The Four Leading Causes of Failed Business Acquisitions

 

Dwelling on failed acquisitions isn’t how we like to spend a lot of our time, but it’s important to learn from past transactions that didn’t make it to the finish line. Below are the four most common reasons we’ve seen that transactions unravel before they are completed. These are presented in order from most to less common.

 

1. Buyer Concerns

In our experience it’s most often a buyer defect that causes a transaction to terminate. These “buyers” either lack the experience and confidence to complete a transaction or ultimately get cold feet because they lack the entrepreneurial acceptance of reasonable risk involved in owning a business and being self-employed. Other reasons generally center around unrealistic expectations. For example a ~$40 million transaction terminated because the buyers investment banker didn’t know how to calculate or negotiate a reasonable amount of working capital. Another common buyer error is attempting to negotiate every single term and condition in their favor. They lack negotiation skills and simply “round off every corner” in their favor. Of course, some potential buyers do not have the financial wherewithal to complete a business acquisition in the first place, but an experienced advisor should be able to determine this early in the process and save everyone much grief.

 

2. Seller Concerns

Sellers who “don’t need to sell” can cause unnecesary problems. They often lack the motivation to make reasonable concessions or pivot as the material facts or underlying conditions may change. These sellers often have unrealistic expectations in sale price, terms and conditions. Undisclosed or unmitigated liabilities that show up in the eleventh hour are almost always a deathknell as buyers legitimately wonder what other skeletons the seller may be hiding in the closet. Sellers don’t “need” to sell to justify going to market, but they at minimum should “want” to sell. Otherwise, they will likely waste the advisors, buyers, lenders, attorneys and accountant’s time and money.

 

3. Third Party Concerns

There may not always be a problem with the buyer or seller. Third party interference can come from many directions such as landlords that want to dramatically increase rent, lenders that want to charge excessive fees, franchisors (the worst) that place undue burdens on the buyer AND seller extorting fees because their franchise agreement requires their consent for transfer. Other examples include government regulations, adverse results of environmental studies or employee/customer/vendor disruptions. Unfortunately, there are situations where the buyer (usually) or seller retain inexperience transaction counsel who is so focused on maximizing the benefits and protections for their client that the transaction become untenable to the other party. These attorney’s often smugly comment “sometimes the best deal is the one you don’t do” (for which they happily charged their fees for killing). Another less common, but notable third party interference comes from the sellers spouse or other family members who have adverse interests to the transaction. Third party interference can be a “deal killer” because they are often difficult to predict and often the third party has self-interests that they are unwilling or unable to forego.

 

4. Deal Fatigue

Deal fatigue is not necessarily fourth, but runs in parallel with other causes. This occurs when a transaction loses its momentum and the buyer and or seller become emotionally exhausted as well as frustrated and give up. Sometimes it is virtually impossible to avoid deal fatigue due to third parties requirements such as landlords, lenders, environmental studies or the time required to complete quality of earnings (QoE) reports, but an experienced M&A advisor should aid by setting realistic expectations with all stakeholders and closely managing the process.

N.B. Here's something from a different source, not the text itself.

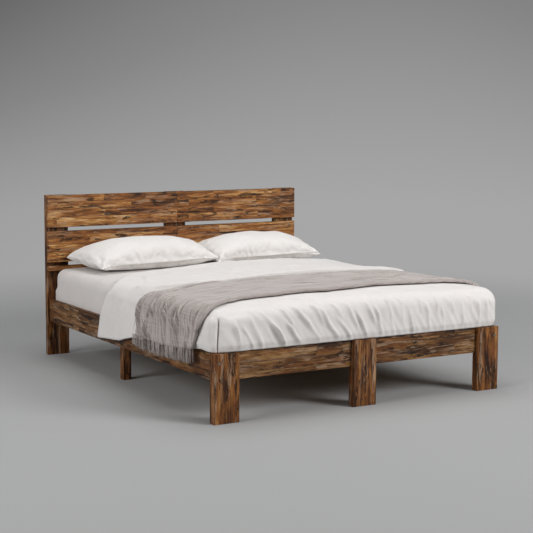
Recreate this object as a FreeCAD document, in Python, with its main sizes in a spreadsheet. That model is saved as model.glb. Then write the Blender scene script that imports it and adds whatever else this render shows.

Another unfortunate impact is that deal fatigue doesn’t reset with the seller when their business is taken back to market potentially making subsequent negotiations more difficult.

 

Business Transaction Tip: According to a 2023 poll of veteran transaction advisors, sellers that engage a professional business broker or mergers and acquisitions professional are approximately 90% less likely to encounter a failed transaction.

 

Summary: Transactions can fail for many reasons. Most are caused by inexperienced buyers or their advisors, but sellers and third parties can also be the culprits. Deal fatigue exacerbates other deal stressors and can be the ‘final nail’ in the coffin.

 

A transaction team comprised of an experienced intermediary, transaction attorney and loan packager can help avoid, mitigate or solve most transaction challenges.